**Required work:**
List each line of the data that holds the string "script", please.

**Data listing:**
--- Begin ---

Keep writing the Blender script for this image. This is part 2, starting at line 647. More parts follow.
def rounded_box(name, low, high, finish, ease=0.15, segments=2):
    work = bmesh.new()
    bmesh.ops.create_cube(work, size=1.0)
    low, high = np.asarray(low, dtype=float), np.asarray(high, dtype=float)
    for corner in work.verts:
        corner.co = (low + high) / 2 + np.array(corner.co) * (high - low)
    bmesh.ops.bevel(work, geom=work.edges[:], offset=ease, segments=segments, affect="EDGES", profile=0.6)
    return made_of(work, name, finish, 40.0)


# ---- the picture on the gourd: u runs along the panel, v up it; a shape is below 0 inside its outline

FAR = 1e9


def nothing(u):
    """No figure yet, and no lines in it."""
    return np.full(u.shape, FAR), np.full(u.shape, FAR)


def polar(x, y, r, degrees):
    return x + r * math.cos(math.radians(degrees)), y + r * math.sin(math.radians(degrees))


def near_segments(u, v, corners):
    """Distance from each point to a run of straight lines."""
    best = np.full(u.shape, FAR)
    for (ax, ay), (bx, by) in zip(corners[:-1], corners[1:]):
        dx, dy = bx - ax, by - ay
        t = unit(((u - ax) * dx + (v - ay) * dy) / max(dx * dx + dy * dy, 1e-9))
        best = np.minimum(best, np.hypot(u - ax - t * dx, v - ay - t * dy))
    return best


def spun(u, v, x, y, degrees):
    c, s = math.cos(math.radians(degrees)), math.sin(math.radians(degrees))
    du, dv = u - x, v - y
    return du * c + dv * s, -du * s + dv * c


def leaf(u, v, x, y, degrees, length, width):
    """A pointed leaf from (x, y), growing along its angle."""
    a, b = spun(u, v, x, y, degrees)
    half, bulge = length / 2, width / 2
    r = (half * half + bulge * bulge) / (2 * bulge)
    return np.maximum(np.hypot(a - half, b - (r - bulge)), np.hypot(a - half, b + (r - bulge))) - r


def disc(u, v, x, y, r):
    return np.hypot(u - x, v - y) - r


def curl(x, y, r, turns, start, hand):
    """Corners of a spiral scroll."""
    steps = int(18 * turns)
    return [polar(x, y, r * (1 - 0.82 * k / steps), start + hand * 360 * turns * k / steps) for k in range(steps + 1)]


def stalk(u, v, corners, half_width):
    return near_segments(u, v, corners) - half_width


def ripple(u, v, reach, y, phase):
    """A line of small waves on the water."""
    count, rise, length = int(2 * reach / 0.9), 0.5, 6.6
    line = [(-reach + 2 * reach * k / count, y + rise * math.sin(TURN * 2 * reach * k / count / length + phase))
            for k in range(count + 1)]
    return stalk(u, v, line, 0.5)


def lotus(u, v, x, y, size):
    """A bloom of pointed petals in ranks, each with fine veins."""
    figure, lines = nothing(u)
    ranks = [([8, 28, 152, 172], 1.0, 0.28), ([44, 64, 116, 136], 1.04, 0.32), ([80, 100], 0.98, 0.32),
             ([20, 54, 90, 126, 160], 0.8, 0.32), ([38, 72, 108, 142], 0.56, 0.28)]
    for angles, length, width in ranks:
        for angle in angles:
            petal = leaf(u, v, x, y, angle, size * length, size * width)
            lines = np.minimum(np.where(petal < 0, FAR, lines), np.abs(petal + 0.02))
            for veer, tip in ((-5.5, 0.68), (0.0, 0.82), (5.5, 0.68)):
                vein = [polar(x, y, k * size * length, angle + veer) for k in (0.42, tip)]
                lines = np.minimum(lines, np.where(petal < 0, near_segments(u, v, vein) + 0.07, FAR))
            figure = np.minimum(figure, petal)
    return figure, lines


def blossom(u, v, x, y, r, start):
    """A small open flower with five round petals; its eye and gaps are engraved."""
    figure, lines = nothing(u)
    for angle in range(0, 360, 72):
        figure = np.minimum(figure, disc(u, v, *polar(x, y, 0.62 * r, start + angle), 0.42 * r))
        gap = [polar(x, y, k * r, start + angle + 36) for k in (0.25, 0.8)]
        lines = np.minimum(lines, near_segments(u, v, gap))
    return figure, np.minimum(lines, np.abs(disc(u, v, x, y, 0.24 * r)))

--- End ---
--- Begin ---

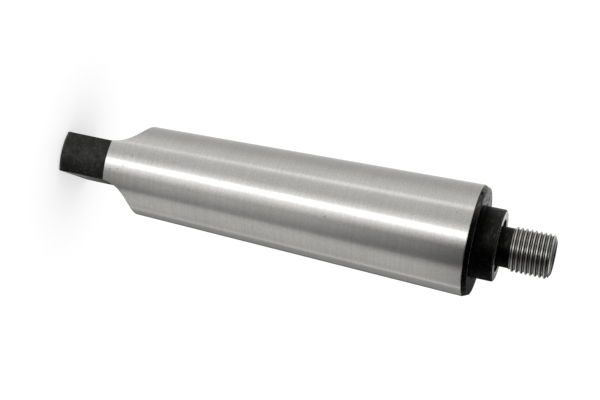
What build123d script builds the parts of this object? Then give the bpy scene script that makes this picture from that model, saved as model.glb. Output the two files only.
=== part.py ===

--- End ---

**Result of the task:**
Keep writing the Blender script for this image. This is part 2, starting at line 647. More parts follow.
What build123d script builds the parts of this object? Then give the bpy scene script that makes this picture from that model, saved as model.glb. Output the two files only.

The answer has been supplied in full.